↓
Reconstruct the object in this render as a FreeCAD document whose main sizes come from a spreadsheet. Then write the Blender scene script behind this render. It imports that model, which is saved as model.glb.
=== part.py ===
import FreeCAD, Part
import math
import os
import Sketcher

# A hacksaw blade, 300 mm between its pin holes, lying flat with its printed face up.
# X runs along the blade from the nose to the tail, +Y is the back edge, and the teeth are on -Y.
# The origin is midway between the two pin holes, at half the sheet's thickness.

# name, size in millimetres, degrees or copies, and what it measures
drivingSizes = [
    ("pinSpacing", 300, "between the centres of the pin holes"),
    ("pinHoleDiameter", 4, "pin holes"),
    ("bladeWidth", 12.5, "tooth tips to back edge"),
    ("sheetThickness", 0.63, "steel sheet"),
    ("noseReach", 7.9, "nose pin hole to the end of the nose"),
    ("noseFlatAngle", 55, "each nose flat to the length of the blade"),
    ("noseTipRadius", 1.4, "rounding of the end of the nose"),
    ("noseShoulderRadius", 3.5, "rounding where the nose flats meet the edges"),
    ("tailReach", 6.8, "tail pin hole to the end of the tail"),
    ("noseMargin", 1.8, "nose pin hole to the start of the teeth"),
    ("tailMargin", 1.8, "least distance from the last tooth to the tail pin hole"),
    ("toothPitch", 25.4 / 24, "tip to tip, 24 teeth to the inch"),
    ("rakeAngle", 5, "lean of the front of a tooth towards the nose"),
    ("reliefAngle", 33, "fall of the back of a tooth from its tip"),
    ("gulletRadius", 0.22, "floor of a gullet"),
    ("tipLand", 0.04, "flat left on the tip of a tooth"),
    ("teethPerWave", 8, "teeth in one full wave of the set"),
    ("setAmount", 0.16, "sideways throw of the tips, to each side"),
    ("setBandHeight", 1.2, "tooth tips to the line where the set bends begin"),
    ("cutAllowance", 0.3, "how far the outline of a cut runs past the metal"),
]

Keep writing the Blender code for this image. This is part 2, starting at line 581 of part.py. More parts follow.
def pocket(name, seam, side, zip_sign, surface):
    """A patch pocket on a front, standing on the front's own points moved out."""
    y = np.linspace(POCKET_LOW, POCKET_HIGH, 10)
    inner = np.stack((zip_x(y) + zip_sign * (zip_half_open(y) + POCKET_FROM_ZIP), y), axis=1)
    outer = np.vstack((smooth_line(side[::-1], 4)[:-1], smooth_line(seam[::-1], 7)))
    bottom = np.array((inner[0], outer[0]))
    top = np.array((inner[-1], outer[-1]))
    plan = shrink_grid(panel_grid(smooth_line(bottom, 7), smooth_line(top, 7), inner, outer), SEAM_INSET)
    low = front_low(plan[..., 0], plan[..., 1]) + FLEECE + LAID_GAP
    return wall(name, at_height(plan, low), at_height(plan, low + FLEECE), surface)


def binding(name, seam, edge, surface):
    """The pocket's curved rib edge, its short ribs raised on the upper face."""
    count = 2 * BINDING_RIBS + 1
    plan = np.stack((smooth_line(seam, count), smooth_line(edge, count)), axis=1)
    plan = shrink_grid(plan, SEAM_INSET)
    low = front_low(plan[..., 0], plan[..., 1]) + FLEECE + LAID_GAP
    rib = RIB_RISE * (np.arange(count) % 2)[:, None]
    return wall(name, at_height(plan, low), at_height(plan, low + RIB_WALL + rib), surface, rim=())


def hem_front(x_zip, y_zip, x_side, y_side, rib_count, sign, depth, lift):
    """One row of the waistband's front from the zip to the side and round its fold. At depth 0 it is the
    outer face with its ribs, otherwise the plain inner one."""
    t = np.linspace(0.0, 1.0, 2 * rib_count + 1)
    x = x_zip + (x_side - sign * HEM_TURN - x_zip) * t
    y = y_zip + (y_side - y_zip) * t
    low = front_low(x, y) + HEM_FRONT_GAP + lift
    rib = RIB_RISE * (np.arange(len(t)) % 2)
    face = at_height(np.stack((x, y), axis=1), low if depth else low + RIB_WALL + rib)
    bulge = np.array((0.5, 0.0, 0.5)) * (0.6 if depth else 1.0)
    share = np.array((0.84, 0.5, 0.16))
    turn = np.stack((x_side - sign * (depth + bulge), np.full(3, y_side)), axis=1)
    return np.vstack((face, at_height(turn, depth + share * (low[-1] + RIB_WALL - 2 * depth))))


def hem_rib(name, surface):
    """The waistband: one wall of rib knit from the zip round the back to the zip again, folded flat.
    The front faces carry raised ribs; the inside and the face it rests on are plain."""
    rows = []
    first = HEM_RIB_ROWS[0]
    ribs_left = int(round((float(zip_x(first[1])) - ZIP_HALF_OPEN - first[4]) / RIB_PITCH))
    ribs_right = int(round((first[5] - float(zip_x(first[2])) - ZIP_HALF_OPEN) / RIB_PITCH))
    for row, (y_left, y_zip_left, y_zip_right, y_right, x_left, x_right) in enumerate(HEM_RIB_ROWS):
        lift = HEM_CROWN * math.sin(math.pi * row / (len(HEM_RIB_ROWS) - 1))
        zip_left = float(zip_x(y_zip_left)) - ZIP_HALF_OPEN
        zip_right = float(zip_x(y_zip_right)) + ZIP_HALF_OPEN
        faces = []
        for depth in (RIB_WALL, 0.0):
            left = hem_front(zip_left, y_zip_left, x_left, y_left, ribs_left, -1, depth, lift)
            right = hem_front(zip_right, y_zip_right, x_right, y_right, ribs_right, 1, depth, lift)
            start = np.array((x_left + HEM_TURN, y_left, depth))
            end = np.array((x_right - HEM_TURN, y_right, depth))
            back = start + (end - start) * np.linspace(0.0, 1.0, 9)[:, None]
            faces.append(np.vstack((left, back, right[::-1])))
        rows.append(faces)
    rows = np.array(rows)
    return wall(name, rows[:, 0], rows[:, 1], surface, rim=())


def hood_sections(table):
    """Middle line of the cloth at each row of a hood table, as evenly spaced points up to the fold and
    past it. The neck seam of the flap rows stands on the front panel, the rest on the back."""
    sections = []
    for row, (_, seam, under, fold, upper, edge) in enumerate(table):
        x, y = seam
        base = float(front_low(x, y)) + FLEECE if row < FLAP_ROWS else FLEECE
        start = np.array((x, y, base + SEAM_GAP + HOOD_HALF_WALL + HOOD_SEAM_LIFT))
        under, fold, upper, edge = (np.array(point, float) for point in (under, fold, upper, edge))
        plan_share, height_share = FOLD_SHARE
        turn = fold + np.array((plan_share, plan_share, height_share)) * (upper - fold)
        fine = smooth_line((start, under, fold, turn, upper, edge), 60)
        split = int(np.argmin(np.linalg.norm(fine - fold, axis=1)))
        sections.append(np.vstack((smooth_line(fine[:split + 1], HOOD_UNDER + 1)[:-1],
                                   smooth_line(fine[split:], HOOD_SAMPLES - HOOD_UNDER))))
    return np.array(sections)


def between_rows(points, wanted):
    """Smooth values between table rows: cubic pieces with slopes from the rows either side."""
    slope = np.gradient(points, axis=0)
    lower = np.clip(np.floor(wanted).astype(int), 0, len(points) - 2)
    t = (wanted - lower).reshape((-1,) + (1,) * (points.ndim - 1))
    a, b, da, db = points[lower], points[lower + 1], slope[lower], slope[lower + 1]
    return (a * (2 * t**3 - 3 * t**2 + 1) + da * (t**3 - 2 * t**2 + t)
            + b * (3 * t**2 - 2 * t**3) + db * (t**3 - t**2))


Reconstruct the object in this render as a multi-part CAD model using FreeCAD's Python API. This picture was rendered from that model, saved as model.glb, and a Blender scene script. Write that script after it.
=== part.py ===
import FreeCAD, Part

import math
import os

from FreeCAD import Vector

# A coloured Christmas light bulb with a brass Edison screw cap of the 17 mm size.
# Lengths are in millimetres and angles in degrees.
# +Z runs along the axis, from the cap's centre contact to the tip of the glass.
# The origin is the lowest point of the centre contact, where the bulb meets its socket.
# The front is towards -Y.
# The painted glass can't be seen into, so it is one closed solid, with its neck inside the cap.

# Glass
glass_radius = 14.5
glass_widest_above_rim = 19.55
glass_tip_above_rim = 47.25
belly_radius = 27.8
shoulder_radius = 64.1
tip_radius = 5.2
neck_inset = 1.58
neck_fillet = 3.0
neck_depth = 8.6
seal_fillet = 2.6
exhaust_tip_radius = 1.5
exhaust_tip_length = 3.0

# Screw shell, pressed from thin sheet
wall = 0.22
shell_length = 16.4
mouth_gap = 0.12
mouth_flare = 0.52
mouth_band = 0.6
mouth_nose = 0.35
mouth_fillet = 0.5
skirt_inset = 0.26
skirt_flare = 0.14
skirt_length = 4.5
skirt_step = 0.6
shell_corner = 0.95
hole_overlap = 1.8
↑
> **TASK TO CARRY OUT**:
Please restate only the opening stretch of the records above: every line from the first through the one containing "# The origin is midway", exactly as written.

> **THE SOLUTION**:
Reconstruct the object in this render as a FreeCAD document whose main sizes come from a spreadsheet. Then write the Blender scene script behind this render. It imports that model, which is saved as model.glb.
=== part.py ===
import FreeCAD, Part
import math
import os
import Sketcher

# A hacksaw blade, 300 mm between its pin holes, lying flat with its printed face up.
# X runs along the blade from the nose to the tail, +Y is the back edge, and the teeth are on -Y.
# The origin is midway between the two pin holes, at half the sheet's thickness.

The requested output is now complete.